» **Aim of the task**
Every line that contains the word "materials" should be copied out.

» **Given data**
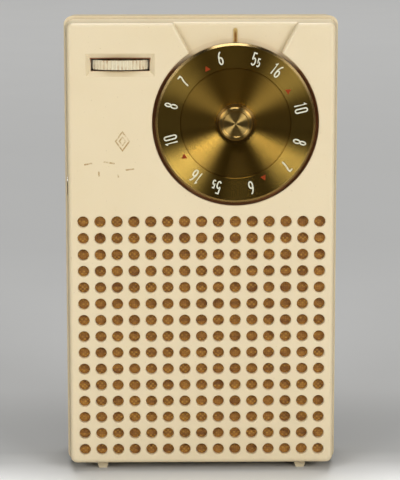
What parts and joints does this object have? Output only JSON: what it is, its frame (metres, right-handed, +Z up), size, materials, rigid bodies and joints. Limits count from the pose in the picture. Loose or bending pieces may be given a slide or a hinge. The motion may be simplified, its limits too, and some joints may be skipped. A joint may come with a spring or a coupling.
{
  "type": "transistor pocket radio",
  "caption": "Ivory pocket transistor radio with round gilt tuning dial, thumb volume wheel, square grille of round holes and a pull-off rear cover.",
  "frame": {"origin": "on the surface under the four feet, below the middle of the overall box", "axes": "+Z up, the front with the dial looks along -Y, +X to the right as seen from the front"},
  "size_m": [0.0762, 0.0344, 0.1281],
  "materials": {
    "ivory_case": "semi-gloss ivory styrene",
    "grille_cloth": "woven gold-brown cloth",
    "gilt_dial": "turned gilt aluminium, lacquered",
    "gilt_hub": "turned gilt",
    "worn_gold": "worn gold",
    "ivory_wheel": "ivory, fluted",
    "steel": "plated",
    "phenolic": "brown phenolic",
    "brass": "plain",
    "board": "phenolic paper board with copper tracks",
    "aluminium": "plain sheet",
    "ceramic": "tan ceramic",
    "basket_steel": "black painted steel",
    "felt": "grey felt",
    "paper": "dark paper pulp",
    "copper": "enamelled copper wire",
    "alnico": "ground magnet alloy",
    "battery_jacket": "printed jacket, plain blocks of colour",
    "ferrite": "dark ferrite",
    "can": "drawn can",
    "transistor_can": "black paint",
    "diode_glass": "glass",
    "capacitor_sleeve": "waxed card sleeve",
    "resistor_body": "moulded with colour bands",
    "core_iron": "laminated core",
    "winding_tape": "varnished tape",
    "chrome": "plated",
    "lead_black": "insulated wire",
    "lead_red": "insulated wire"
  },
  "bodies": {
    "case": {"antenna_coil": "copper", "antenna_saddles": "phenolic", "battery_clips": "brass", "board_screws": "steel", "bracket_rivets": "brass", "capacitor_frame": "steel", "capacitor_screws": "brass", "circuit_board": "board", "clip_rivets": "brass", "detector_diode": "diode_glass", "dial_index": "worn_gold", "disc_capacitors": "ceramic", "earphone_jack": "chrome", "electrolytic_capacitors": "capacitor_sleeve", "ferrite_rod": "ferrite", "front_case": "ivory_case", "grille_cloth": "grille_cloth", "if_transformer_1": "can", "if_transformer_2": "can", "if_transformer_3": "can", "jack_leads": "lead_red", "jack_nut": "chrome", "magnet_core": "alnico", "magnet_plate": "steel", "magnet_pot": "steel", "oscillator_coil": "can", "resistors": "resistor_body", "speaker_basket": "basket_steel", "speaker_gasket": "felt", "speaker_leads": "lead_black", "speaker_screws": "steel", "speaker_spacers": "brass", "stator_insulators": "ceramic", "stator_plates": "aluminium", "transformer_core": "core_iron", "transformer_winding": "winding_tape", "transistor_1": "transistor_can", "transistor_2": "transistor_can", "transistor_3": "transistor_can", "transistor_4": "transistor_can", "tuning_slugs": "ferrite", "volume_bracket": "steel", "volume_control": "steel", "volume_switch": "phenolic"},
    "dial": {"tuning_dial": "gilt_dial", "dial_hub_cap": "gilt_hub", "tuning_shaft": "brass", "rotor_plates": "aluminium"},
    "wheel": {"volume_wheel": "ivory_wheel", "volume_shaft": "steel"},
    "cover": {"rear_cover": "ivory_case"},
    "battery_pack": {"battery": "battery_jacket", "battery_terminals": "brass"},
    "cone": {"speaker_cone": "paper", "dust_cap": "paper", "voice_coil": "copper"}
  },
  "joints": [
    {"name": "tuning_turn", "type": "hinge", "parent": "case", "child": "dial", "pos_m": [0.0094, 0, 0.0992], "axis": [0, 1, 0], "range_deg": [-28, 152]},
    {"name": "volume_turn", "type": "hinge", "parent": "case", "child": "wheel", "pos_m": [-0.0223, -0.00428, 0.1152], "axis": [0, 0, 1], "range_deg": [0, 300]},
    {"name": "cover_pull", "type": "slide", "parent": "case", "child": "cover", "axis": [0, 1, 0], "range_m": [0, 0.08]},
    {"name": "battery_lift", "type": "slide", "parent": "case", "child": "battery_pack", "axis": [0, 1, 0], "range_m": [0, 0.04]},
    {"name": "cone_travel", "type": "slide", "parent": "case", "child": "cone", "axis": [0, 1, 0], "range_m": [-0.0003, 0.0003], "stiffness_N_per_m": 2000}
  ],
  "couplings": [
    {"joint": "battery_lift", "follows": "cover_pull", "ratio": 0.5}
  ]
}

» **Answer for this exercise**
What parts and joints does this object have? Output only JSON: what it is, its frame (metres, right-handed, +Z up), size, materials, rigid bodies and joints. Limits count from the pose in the picture. Loose or bending pieces may be given a slide or a hinge. The motion may be simplified, its limits too, and some joints may be skipped. A joint may come with a spring or a coupling.
  "materials": {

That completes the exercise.